18 October 2005: The new season began with an elegant program, beautifully executed. The principal works were Mozart's first important piano concerto (Nº 9 in E-Flat, K 271, the "Jeunehomme" - named for blind pianist Barbara Jeunehomme to play on her tour stop in Salzburg) and Beethoven's first important piano concerto (Nº 3 in g, Op 37). Each was preceded by a roughly contemporary overture by a less exalted composer. JC Bach's Sinfonia in B-Flat, Op 18 Nº 2 opened the concert, while the overture to Luigi Cherubini's Faniska followed the intermission. Both "minor" composers were at least popular as Mozart and Beethoven in their day; neither was nearly as demanding.

This is not to say that the Sinfonia was as trivial as I was afraid it might be. "London" Bach, the youngest of Johann Sebastian's two broods, was, even during his father's last years, the most famous Bach in music. Instead of following in JS's footsteps, as his elder brother Karl Philipp Emanuel did - JC aimed at worldly success and achieved it. His operas have disappeared entirely, but their overtures, collected in his declining years as "symphonies" still serve as perfect indicators of the state of music that Mozart grew up with. Orpheus chose what was originally the overture to Bach's setting of Lucio Silla. Lively but focused, the outer movements were rhythmic riffs on attractive but unmemorable motifs. The inner movement sang a lovely song for the oboe, somewhat reminiscent of the "Dance of the Blessed Spirits" from Gluck's Orfeo ed Euridice. The whole work gave the orchestra an enthusiastic warmup.

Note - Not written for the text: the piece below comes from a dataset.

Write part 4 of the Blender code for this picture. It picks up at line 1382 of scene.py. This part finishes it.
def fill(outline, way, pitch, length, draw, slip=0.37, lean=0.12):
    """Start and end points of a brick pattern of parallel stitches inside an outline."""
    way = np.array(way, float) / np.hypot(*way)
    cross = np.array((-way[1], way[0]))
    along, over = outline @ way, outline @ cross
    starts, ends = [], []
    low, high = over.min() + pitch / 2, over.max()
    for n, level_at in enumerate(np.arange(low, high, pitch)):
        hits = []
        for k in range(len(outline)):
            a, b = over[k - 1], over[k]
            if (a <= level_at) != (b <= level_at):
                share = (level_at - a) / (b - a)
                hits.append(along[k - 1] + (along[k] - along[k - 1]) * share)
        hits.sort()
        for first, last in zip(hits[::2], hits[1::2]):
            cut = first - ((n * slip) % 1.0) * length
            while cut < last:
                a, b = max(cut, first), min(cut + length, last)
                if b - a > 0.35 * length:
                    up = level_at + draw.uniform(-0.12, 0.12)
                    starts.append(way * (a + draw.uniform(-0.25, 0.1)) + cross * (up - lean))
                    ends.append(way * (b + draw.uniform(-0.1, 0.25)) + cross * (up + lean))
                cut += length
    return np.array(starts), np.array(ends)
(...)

Written in 1777, the "Jeunehomme" concerto is scored for the standard Salzburg orchestra: two oboes, two French horns, and strings. This immediately marks it apart from the later, Viennese concerti, which are so justly celebrated for their brilliant woodwind scoring. Another signal difference is the piano's appearance in the opening call-and-response. More subtly, there is nothing like the wealth of throwaway motifs that luxuriate in the later works. Nevertheless, the concerto has an equal length and a nearly equal heft. The interplay of solo and ritornello is already Mozart's own. If the pianist goes for great length without a rest, this isn't because the piano part is always in the foreground; Mozart more or less invented the idea of keeping the instrument on the boil, as it were, so that it could easily pull out of nowhere without ever having been out of the game. The development is modest but suspenseful. All in all, this is one of the jolliest first movements ever. The slow movements is one of those Mozart reveries that seems at first not to have a pulse, but to be weighed down with tragic melacholy. But once the piano begins to spin its ornamentation, the poignance becomes interesting. The concluding rondo begins with a dazzling solo that defines the razzle-dazzle frame of concertos for a century to come.

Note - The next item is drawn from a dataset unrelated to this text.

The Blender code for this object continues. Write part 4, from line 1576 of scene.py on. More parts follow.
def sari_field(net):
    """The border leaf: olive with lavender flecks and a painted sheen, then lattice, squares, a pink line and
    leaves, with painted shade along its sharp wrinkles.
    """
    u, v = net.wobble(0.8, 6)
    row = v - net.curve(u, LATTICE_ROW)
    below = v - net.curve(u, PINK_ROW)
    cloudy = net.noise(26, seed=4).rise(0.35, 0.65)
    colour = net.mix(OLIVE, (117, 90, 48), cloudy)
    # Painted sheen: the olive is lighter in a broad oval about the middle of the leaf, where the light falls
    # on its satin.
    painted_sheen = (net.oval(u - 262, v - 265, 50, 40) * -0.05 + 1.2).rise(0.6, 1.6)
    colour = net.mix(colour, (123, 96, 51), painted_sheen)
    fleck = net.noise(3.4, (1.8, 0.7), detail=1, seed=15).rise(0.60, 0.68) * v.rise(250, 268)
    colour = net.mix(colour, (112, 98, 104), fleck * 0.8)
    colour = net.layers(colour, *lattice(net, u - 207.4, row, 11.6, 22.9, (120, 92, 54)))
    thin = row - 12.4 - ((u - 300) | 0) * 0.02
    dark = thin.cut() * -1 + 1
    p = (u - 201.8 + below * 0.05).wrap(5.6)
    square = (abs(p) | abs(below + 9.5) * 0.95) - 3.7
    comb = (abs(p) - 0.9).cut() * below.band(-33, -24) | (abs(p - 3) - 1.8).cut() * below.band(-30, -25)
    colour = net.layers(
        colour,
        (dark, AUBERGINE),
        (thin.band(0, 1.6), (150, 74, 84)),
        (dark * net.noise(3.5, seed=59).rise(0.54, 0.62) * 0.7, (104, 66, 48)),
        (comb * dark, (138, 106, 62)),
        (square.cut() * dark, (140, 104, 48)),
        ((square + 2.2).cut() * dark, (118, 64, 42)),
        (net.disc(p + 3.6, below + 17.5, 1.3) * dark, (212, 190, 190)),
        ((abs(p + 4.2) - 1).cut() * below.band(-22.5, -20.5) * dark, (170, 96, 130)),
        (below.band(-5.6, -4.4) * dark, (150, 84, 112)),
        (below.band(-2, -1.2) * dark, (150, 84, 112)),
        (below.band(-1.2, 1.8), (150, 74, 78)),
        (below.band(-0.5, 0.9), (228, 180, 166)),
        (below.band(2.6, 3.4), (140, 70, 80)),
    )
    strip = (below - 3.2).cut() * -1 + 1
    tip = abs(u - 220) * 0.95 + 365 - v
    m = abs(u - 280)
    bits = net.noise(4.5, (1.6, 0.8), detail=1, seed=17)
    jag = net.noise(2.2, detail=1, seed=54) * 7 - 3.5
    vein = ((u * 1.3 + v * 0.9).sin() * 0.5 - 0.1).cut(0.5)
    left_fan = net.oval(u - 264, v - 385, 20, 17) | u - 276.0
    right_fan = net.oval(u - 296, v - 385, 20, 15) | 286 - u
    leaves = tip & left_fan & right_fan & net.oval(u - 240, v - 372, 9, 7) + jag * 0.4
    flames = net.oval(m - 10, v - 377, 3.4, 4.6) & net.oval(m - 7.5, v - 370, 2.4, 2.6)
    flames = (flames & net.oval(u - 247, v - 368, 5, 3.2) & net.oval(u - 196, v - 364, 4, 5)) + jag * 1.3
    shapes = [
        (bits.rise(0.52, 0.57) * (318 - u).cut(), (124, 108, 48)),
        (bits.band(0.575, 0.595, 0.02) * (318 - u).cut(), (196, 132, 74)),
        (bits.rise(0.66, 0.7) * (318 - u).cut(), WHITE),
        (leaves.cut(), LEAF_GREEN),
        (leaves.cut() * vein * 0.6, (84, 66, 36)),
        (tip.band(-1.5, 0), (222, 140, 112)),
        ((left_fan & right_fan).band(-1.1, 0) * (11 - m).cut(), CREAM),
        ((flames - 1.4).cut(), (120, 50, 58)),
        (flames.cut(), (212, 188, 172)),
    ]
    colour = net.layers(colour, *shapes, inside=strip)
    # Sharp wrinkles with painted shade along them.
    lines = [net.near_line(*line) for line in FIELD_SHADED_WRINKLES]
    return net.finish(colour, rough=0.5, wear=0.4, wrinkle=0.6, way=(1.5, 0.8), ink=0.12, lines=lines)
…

The second concerto, the only one of Beethoven's five to be written in the minor, quite consciously takes Mozart's Piano Concerto Nº 24 in c minor, K 487 as its model. Beethoven admired this concerto greatly, and I seem to recall that he wrote cadenzas for it.  But his third concerto is no imitation of Mozart. Its lineaments are still recognizable as Mozartean, but its details and inventions are not. Even as it looks back to the earlier work's dark complexity, it suggests new possibilities of scale, and its boldness reflects the increased strength of the then modern piano. Because Beethoven's tunes, as immortal as they are, did not pour out of a Mozart-sized cornucopia, the composer was quite sparing with his material, and made it pay - a lesson that he learned from Haydn. There are two subjects, and they are rigorously mined. If the second subject is only hinted at in the extended development, this is no loss, because the first is tailor-made for Beethoven's gift for deconstructing melodies, laying out all their parts, and recombining them. In the second movement, Beethoven offers what I think is his most bountiful contribution to music: the great romantic tune for "the man who enjoys Hamlet." Noble and heroic without being fussy or stiff, the broad song plays out against a background that could have been lifted from another Mozart concerto, the one now known as "Elvira Madigan," after the movie of that name (Nº 20). The concerto ends with a big rondo that closes on a sprightly coda. It could be by Mozart, except that it couldn't be.

Both concerti were performed à point. Richard Goode, one of the most eminent interpreters of this music, plays with a clean and sparkling touch. He seems very reluctant to use the pedal, and this makes for a sound that is bracing rather than sumptuous. Mr Goode has a showman's sense of pace, which he deploys with great discretion but to great effect; I could tell from the way he worked the transition from the rondo proper to the coda at the end of the Beethoven that he was going to get a standing ovation. But then the orchestra that he was working with is the most reliable producer of disciplined excitement that I know of.

As for Cherubini, the Faniska Overture is pleasant enough, in a big-boned way. The idea of a rusticated Haydn on steroids was impossible to shake. It was interesting to listen to something that we know that Haydn and Beethoven heard and admired. Whether they were being polite, or whether they didn't understand how much better their own work was, we'll never know.

* Music for the Man who Enjoys Hamlet, by B H Haggin (Knopf, 1944; Vintage. 1960), is one of the most remarkable music-appreciation books going. Hard as it is, nowadays, to imagine the businessman who look forward to spending quiet evenings with "a much read copy of Hamlet to take your mind far from the wearying details and arguments and vexations of the long day at the office" for whom this book was written, it will still take an attentive reader quickly into the core of the Western Classical Music tradition. Not surprisingly, Beethoven is the most discussed composer.